## Goal
Copy exactly, please, the lines of the data from its start through the line containing "waist faces -Y.".
· · · · · · ·
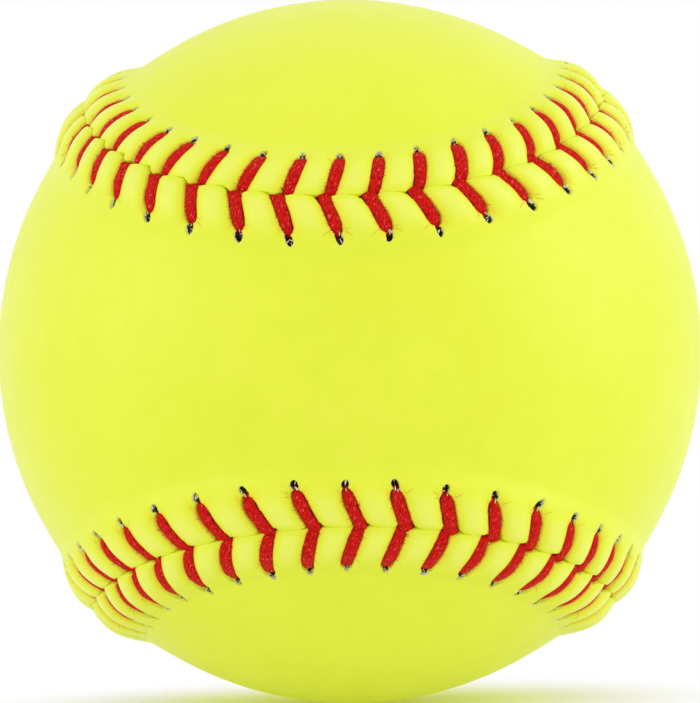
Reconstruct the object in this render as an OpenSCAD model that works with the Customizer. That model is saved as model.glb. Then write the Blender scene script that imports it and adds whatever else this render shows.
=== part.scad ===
// Softball of the 12 inch fastpitch size.
// A moulded core wears a coat of cement. Two figure-eight leather panels wrap it and meet
// along one closed seam, sewn by two threads that cross between the panels at every stitch.
// The origin is the centre of the ball, +Z is up and the front panel's waist faces -Y.

/* [Ball] */
// Girth of the leather away from the seam
ball_girth = 304.8; // [280:0.1:330]
// Thickness of the leather
leather_thick = 1.5; // [1.2:0.05:1.6]
// Thickness of the cement coat on the core
cement_thick = 0.25; // [0.15:0.05:0.5]
// Slack between one layer and the next
layer_gap = 0.05; // [0.03:0.01:0.1]

/* [Seam] */
// How far the seam swings from side to side, as a share
swing_share = 0.286; // [0.27:0.001:0.3]
// How full the ends of the panels are, as a share
fullness_share = 0.02; // [0:0.005:0.03]
// Gap between the edges of the two panels
seam_gap = 0.1; // [0.06:0.01:0.2]
// Stitches round the cover, an even number
stitches = 88; // [84:2:92]
// Distance from the seam to the needle holes
hole_out = 6.2; // [5.9:0.1:6.5]
// Width of a needle hole
hole_w = 1.5; // [1.4:0.05:1.6]
// Height of the puffed leather above the ball
puff_rise = 1.8; // [1.7:0.05:1.9]
// Radius of the puffed leather between two stitches
puff_r = 5.4; // [5.2:0.1:5.8]
// Distance from the seam to the crown of a puff
puff_out = 3.2; // [3.1:0.05:3.3]
// Length of a puff's crown, across the seam
puff_long = 2.4; // [2.2:0.1:2.6]
// Radius of the hollow under a puff
hollow_r = 7; // [6.8:0.1:7.4]
// Distance from the seam to the middle of the hollow under a puff
hollow_out = 2.6; // [2.5:0.05:2.8]

/* [Thread] */
// Width of a thread where it lies flat on the leather
thread_w = 1.75; // [1.6:0.05:1.85]
// Thickness of a thread where it lies flat on the leather
thread_thick = 0.95; // [0.85:0.05:1.05]
// Diameter of a thread in the tunnel under the leather
run_d = 0.8; // [0.7:0.05:0.85]
// Radius of the arc that a leg makes over the leather
leg_bow = 12; // [11:0.5:14]
// Lift of a leg's crown off the groove between two puffs
leg_lift = 0.32; // [0.3:0.01:0.36]
// Distance from the seam to where a thread dips between the panels
dip_out = 0.6; // [0.55:0.05:0.7]
// Lean of the front panel's stitches along the seam
front_lean = 2.4; // [2.2:0.05:2.6]
// Lean of the back panel's stitches along the seam
back_lean = 1; // [0.8:0.05:1.1]
// Distance past the seam to where a thread has crossed under it
cross_out = 1.6; // [1.5:0.05:1.8]
// Lift of a thread in the tunnel off what lies below
run_lift = 0.12; // [0.1:0.01:0.15]
// Diameter of the knot at a thread's end
knot_d = 1.4; // [1.2:0.1:1.5]

/* [Hidden] */
$fn = 96;
ball_r = ball_girth / (2 * PI);
cover_in_r = ball_r - leather_thick;
cement_r = cover_in_r - layer_gap;
core_r = cement_r - cement_thick - layer_gap;
puff_core_r = ball_r + puff_rise - puff_r;
hollow_core_r = ball_r + puff_rise - leather_thick - hollow_r;
tunnel_r = cover_in_r + run_lift + run_d / 2;
// The cuts reach past the leather by this much
overrun = 2;

// The seam as a closed curve of directions, with its length in fine steps
seam_steps = 132;
cap_share = 1.2;
way_step = 0.05;
table_step = 0.5;
function unit(v) = v / norm(v);
function seam_dir(turn) = let(
    fair = 1 - swing_share,
    deep = 2 * sqrt(fair * swing_share),
    side = fair * sin(turn) + swing_share * sin(3 * turn) + fullness_share * sin(5 * turn),
    high = fair * cos(turn) - swing_share * cos(3 * turn) + fullness_share * cos(5 * turn))
    unit([-side, -deep * cos(2 * turn), high]);
function seam_way(turn) = unit(seam_dir(turn + way_step) - seam_dir(turn - way_step));
function chord(turn, step) = ball_r * norm(seam_dir(turn + step) - seam_dir(turn));
seam_table = [for (turn = 0, along = 0; turn <= 360; along = along + chord(turn, table_step),
    turn = turn + table_step) [along, turn]];
seam_len = seam_table[len(seam_table) - 1][0];
pitch = seam_len / stitches;

// A place on the ball: along the seam, out from it to the front panel's side, up from the centre
function aside(turn, out, r) = let(
    here = seam_dir(turn),
    away = cross(here, seam_way(turn)),
    arc = out / ball_r * 180 / PI)
    r * (cos(arc) * here + sin(arc) * away);
function wrapped(along) = along - seam_len * floor(along / seam_len);
function turn_at(along) = lookup(wrapped(along), seam_table);
function place(along, out, r) = aside(turn_at(along), out, r);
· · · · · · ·
## The completed task
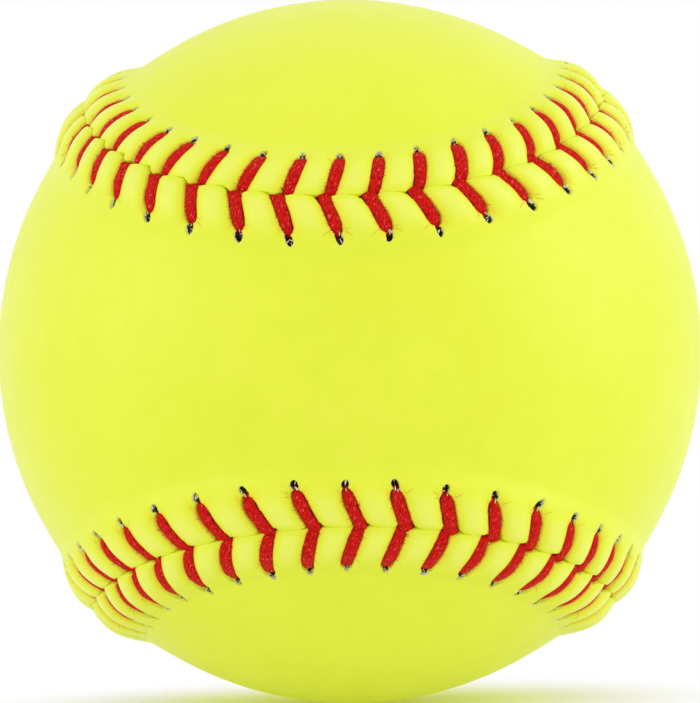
Reconstruct the object in this render as an OpenSCAD model that works with the Customizer. That model is saved as model.glb. Then write the Blender scene script that imports it and adds whatever else this render shows.
=== part.scad ===
// Softball of the 12 inch fastpitch size.
// A moulded core wears a coat of cement. Two figure-eight leather panels wrap it and meet
// along one closed seam, sewn by two threads that cross between the panels at every stitch.
// The origin is the centre of the ball, +Z is up and the front panel's waist faces -Y.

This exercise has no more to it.